Jepsen.io by Kyle KingsburyThe definitive testing framework for distributed systems. Every Jepsen report is a masterclass in understanding consistency failures.

The Big Picture: A Decision Tree

When designing a distributed system, work through this decision tree for each piece of state:

Q1: Does this data need to survive node failures?
No → in-memory cache, no replication needed. Yes → continue.
Q2: Can you tolerate stale reads (seconds to minutes old)?
Yes → eventual consistency (async replication, DynamoDB, Cassandra with ONE). Cheapest. No → continue.
Q3: Do you need real-time ordering (linearizability)?
No, just causal ordering → causal consistency (vector clocks, MongoDB causal sessions). Yes → continue.
Q4: Single object or multi-object transactions?
Single object → linearizable register (etcd, consensus). Multi-object → strict serializability (Spanner, CockroachDB). Most expensive.
The fundamental lesson. Consensus is the most expensive coordination primitive in distributed systems. Every consensus round costs network round trips, disk fsyncs, and availability risk. The art of distributed system design is minimizing how often you need consensus. Use it for the critical stuff — leader election, config changes, distributed locks — and use weaker consistency models for everything else. As Pat Helland says: "Consensus is the bane of availability."
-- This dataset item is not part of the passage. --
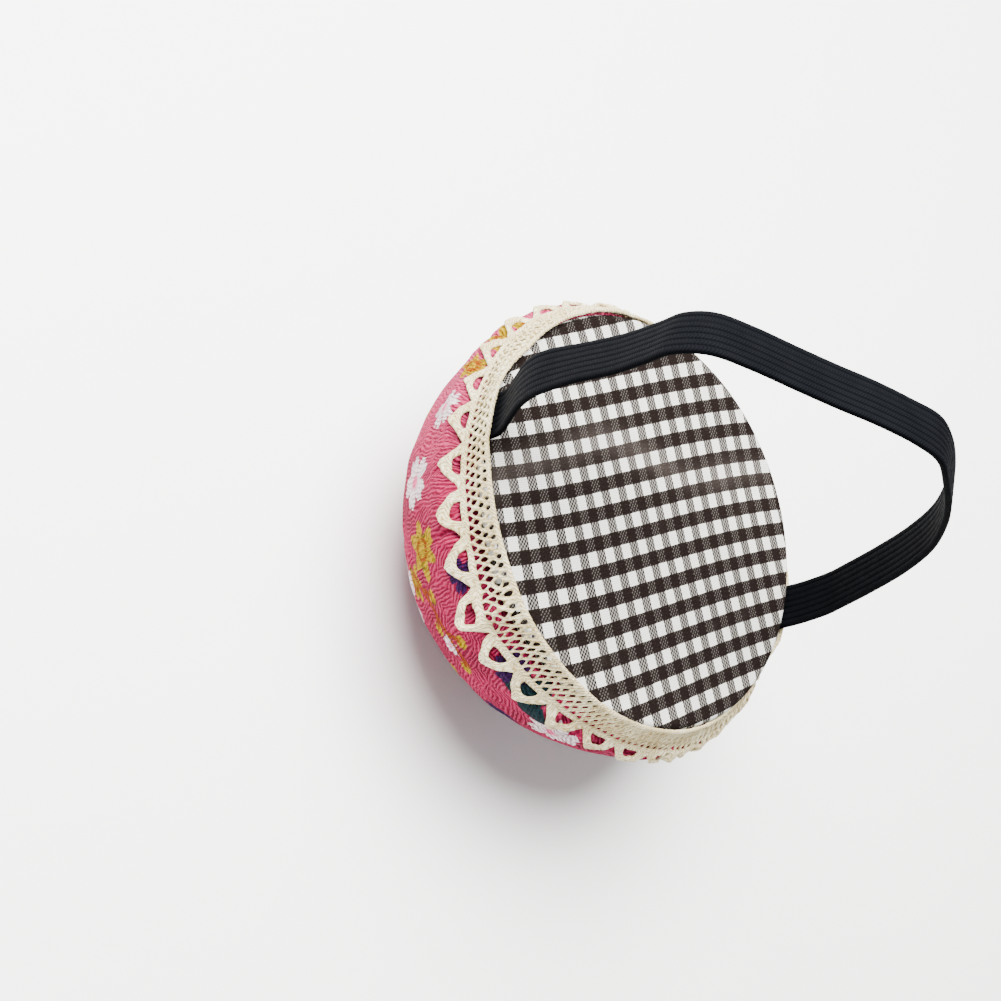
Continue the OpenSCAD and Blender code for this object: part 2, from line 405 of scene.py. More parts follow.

"We can solve any problem by introducing an extra level of indirection... except for the problem of too many levels of indirection." — David Wheeler. In distributed systems: we can solve any consistency problem by adding more consensus... except for the problem of consensus being too slow. The engineer's job is finding the minimum coordination that achieves the required guarantees.